The combatants in the Great War wasted no time in getting down to the dirty business of killing one another. By August, the Western Front was established in Belgium and Flanders Fields were getting their first showers of blood. The trenches were dug, and the new industrialized style of assembly-line murder was going full steam. Places like Ypres and the Marne were earning their places in the history books as the sides became more and more efficient at raining death upon each other.
As the winter approached one hundred years ago this year, the body count climbed higher and higher as the temperatures fell lower and lower. A wet December turned snowy just before Christmas of 1914. The conditions were absolutely inhumane. On Christmas Eve, the Germans began celebrating the traditional Fröhliche Weihnachten by singing carols and setting up lit trees above the trenches. Shouting across the lines (which was rather commonplace) became more friendly, and soldiers bravely started going into no-man’s land to exchange small gifts of cigarettes and cheese. The fighting and killing had stopped.
According to a website dedicated to the Christmas Truce, the English and German soldiers on the Western Front in the small Belgian town of Wulverghem (just north of the Flanders-Wallonia border) exchanged gifts, fraternized, and even managed to get in a game of soccer.
In 1983 a former Territorial of 6th Cheshires, Ernie Williams, claimed in a UK TV interview that he had taken part himself in the famous match: "The ball appeared from somewhere, I don't know where, but it came from their side - it wasn't from our side that the ball came. They made up some goals and one fellow went in goal and then it was just a general kickabout. I should think there were about a couple of hundred taking part. I had a go at the ball. I was pretty good then, at 19. Everybody seemed to be enjoying themselves. There was no sort of ill-will between us. There was no referee, and no score, no tally at all. It was simply a melee - nothing like the soccer you see on television. The boots we wore were a menace - those great big boots we had on - and in those days the balls were made of leather and they soon got very soggy."
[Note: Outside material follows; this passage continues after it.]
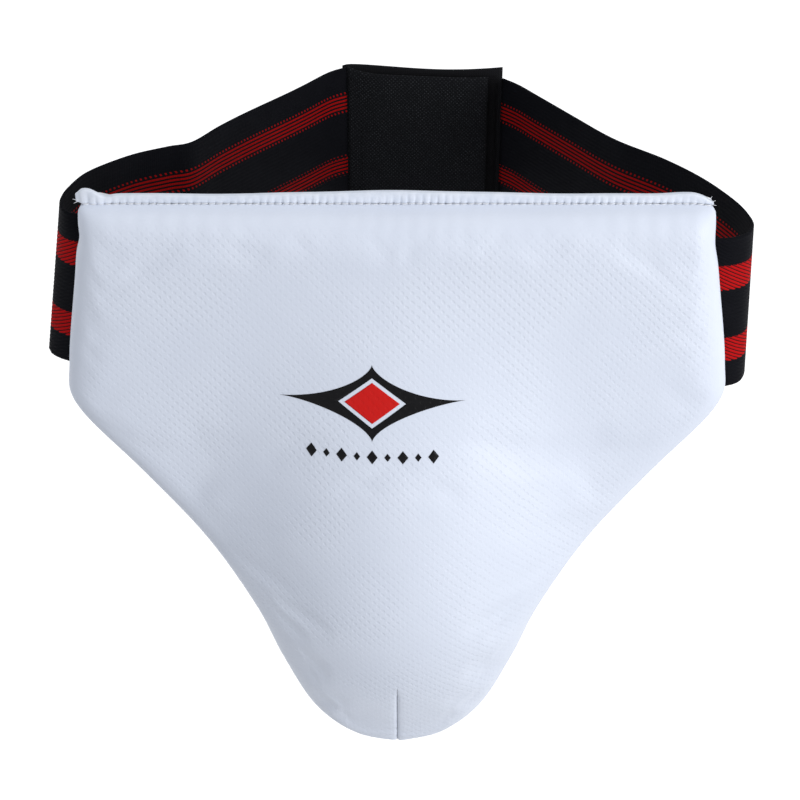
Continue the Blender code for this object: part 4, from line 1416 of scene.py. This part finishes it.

This was a scene that was apparently rather common all across the Western Front. Some truces lasted a day, while others lasted into January of 1915. Unfortunately however, these truces were not going to last forever. The next day, the 6th Cheshires "got an order that all communication and friendly intercourse with the enemy must cease" however there was no gunfire exchanged between the sides. Eventually though the gunfire would start, the tanks would roll, and the blood would flow freely again. It would flow until November 1918 when an armistice with Germany effectively ended the war. Between fifteen and eighteen million people lost their lives to the fighting, but for a couple of days during December 1914 peace reigned thanks to a simple leather ball.